Participation to this workshop is limited and registration is required using the form found here. Connection information will be provided to registered participants closer to the event time.

The first Polar to Global Online Interoperability and Data Sharing Workshop/Hackathon was held on 30 June. This online workshop was the kickoff in a planned bi-monthly series of online workshops convened by the ADC, SCADM, SOOS, the Arctic Observing Summit Working Group 4, the Global Cryosphere Watch, and the World Data System on behalf of the polar data community.

We are pleased to announce that registration is now open for the next workshop held on 02 September from 13:00–15:30 UTC. More detailed agenda information will be added soon, but the general draft agenda is given below.

General Draft Agenda

1. Meeting kickoff (plenary) (5 minutes): Introductory remarks, overview of recent developments and objectives for the meeting series can be found in the documentation from the first workshop on 30 June 2020.

2. Working Sessions (2.5 hours)
Note: Due to mutual interests, Working Groups 1 & 2 will start the meeting together to discuss common interests (e.g. metadata vocabularies). If desired, groups will be separated.

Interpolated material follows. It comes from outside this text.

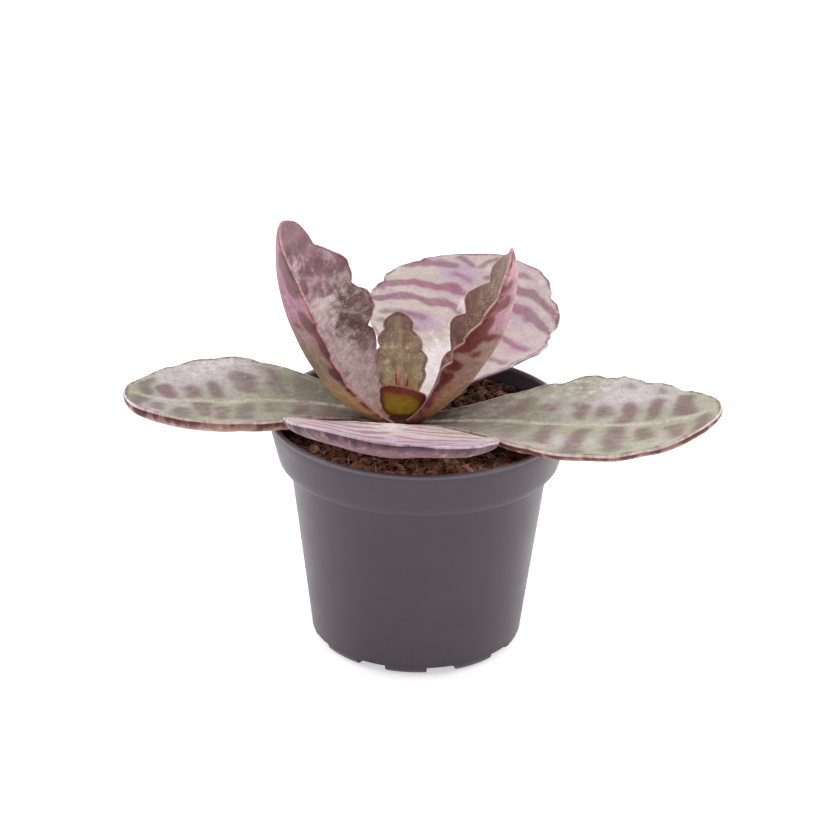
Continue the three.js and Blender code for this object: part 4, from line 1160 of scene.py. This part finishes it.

Breakout Working Group 1: Federated Search. Hosted by POLDER.
Breakout Working Group 2:
Vocabularies and Semantics. Hosted by the ADC-IARPC-SCADM Vocabularies and Semantics Working Group

  • What progress have participants made in implementing since the meeting in Helsinki in November 2019?
  • What roadblocks are participants facing?
  • Continue the work from Helsinki in defining a community-agreed best practice on how to define time, space, and parameters
       »  Includes discussion of linking to other metadata standards and services (e.g. ISO 19115/ OGC CSW)
  • In Helsinki, we agreed that the community needs to adopt a Best Practice approach to implementing This needs to be documented. How do we create and review that document

Links to resources identified in Helsinki are available here.
For broader context, all ESIP discussions on are here.

Group 1 alone: New co-chairs for POLDER

Group 2 alone: Understanding the process for contributing to community ontologies (e.g. ENVO)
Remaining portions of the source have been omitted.